Thompson often invites others to contribute to the making of his art. For example, Clothes Pit: Since You’re Gone (2011) used clothes donated by friends to construct a fourteen foot high swirling “tornado” emerging from a clothes basket on the gallery floor; Redact Hamtramck (2012) was a large scale charcoal drawing / stop motion animation that showed how an aerial view of the eponymous city evolved from 1949 to 2012, and which acted as a framework to collect the memories of gallery visitors; and Five Years Ago (2016) in which recent arrivals to the city transcribed poems from two iconic Detroit writers – Detroit (While I Was Away) by David Blair, whose untimely death in 2011 was a major shock to the city’s creative community, and What Work Is by Phillip Levine, who became America’s Poet Laureate that same year – in a powerful metaphor for the continuous evolution, but fundamental resilience of Detroit’s cultural memory.

Thompson’s art is rarely confrontational, but often exhibits a deadpan subversive quality that works to deflate the cultural pretensions or rule set of a given situation.
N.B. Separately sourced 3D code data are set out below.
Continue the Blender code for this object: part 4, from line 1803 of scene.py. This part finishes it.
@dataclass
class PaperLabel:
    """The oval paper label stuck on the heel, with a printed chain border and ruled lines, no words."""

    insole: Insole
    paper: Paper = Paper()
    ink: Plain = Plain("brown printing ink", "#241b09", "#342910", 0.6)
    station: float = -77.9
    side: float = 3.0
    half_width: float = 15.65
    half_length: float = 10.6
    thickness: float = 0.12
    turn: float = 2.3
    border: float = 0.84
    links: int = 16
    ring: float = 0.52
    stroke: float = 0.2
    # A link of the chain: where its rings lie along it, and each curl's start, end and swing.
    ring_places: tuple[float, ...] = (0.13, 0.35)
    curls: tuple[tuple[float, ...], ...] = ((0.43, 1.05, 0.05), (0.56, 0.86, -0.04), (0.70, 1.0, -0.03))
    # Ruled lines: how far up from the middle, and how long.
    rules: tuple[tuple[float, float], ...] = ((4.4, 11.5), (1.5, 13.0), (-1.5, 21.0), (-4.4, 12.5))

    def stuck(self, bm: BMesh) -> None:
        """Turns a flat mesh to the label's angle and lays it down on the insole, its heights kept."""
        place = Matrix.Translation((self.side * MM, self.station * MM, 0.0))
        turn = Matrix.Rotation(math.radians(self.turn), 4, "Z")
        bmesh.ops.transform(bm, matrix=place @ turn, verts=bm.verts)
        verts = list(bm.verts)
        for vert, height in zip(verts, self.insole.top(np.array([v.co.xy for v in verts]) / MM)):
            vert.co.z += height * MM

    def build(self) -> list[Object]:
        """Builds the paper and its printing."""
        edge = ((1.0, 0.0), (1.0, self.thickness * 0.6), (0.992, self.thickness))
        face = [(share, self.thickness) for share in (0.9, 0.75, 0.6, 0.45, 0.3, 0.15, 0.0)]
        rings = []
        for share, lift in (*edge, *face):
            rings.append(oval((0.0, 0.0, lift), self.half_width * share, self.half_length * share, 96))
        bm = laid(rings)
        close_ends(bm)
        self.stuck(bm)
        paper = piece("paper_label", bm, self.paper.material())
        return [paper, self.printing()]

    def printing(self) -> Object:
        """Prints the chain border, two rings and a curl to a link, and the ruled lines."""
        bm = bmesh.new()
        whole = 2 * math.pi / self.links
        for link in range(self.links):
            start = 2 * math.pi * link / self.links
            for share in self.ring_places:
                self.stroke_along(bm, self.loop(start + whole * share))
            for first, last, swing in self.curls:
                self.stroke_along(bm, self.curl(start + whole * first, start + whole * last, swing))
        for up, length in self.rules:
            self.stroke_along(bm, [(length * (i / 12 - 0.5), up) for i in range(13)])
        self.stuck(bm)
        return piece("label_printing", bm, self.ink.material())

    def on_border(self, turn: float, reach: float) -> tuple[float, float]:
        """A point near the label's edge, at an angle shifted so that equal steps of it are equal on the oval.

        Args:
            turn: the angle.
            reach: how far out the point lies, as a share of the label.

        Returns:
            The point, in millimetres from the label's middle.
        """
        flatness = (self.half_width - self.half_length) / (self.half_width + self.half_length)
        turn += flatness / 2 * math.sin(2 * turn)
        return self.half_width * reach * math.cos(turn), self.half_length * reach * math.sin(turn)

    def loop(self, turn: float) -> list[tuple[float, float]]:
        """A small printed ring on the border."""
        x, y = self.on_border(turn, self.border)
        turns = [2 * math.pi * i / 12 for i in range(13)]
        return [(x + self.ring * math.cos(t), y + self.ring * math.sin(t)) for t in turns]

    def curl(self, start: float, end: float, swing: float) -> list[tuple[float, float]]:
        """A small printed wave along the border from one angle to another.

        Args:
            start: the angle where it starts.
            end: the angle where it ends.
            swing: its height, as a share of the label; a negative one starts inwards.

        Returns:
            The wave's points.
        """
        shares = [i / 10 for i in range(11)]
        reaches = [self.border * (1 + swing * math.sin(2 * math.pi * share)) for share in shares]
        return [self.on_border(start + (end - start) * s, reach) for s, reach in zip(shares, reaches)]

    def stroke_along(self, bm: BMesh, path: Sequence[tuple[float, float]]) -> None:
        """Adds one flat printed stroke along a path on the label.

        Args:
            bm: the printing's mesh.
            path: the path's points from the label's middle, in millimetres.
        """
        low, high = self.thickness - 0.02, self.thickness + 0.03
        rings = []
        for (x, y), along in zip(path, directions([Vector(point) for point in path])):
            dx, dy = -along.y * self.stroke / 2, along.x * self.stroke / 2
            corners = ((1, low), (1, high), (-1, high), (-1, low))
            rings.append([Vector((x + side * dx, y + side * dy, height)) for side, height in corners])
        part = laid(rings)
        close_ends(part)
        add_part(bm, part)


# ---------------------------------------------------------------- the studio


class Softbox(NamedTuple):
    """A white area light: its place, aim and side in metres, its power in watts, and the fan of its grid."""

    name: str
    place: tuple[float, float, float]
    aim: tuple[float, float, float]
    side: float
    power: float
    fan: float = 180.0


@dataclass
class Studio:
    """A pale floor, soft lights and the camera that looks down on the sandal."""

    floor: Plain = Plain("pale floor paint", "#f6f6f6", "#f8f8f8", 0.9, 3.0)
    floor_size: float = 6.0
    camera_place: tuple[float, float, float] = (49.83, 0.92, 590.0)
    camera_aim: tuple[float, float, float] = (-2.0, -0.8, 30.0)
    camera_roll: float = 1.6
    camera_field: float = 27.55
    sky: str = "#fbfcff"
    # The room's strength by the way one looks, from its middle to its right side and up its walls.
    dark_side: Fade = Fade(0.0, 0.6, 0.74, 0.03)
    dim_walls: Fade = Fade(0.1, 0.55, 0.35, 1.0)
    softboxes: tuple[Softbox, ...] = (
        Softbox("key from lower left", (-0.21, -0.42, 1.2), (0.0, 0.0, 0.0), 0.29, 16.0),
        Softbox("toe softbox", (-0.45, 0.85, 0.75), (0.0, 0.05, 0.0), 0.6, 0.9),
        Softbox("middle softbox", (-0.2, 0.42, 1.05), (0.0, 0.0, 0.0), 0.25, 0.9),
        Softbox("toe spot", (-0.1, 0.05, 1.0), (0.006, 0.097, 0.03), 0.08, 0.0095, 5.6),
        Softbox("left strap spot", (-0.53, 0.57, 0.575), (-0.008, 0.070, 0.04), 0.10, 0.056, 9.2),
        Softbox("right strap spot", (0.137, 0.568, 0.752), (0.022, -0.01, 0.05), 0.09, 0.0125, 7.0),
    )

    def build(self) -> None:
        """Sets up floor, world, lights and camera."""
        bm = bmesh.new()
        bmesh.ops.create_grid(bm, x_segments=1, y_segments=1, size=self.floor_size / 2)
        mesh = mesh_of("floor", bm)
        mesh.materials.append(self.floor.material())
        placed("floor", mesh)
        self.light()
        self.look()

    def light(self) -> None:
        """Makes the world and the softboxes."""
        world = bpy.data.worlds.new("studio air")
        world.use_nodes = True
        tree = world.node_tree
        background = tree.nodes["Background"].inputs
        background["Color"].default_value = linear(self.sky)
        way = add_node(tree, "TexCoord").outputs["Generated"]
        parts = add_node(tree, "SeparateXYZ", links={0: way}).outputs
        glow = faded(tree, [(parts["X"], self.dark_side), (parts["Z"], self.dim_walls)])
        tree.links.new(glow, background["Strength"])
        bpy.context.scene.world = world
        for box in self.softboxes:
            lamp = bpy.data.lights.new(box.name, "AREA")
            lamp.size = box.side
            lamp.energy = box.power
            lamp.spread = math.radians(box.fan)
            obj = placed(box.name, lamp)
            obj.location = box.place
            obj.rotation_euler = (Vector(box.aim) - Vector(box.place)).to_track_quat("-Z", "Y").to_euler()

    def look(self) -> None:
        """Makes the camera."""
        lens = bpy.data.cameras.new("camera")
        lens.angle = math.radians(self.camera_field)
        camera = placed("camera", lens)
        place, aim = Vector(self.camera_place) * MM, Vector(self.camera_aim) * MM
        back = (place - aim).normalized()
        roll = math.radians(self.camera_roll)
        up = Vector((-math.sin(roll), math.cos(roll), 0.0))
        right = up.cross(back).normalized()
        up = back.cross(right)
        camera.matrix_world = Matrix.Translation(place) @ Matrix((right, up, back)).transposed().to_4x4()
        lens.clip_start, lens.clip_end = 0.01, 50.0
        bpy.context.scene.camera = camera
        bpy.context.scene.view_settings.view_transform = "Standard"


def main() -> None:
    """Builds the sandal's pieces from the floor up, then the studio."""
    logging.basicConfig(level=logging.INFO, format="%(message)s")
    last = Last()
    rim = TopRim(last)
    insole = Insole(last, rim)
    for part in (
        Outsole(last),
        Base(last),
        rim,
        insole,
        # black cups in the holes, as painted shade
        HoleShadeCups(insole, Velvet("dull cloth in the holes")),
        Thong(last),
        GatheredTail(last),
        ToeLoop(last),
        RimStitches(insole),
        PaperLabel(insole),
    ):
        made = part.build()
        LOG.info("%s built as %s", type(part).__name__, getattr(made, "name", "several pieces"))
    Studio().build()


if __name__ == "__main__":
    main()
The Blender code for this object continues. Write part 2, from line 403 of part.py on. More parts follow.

For example Untitled (Anton Art Center) (2012) showed Thompson circumventing a gallery rule that limited artwork height to avoid interference with the lighting, and The He-bops (Play Cyndi Lauper in the Style of The Clash) (2008) saw him expressing his, totally sincere, admiration for Lauper while gently undermining the seriousness of the gallery setting and “The Only Band That Matters.” The Goodson Street Garden Banana Processing Unit (2014) was Thompson’s contribution to a group show celebrating the humble banana, and encouraged visitors to deposit their banana peels into a composting pot for later re-use in the artist’s garden. Its unpretentious nature, and casual inclusion of elements of recycling and participation, make it a prime example of the apparently chaotic, but actually remarkably coherent, work of this prolific artist.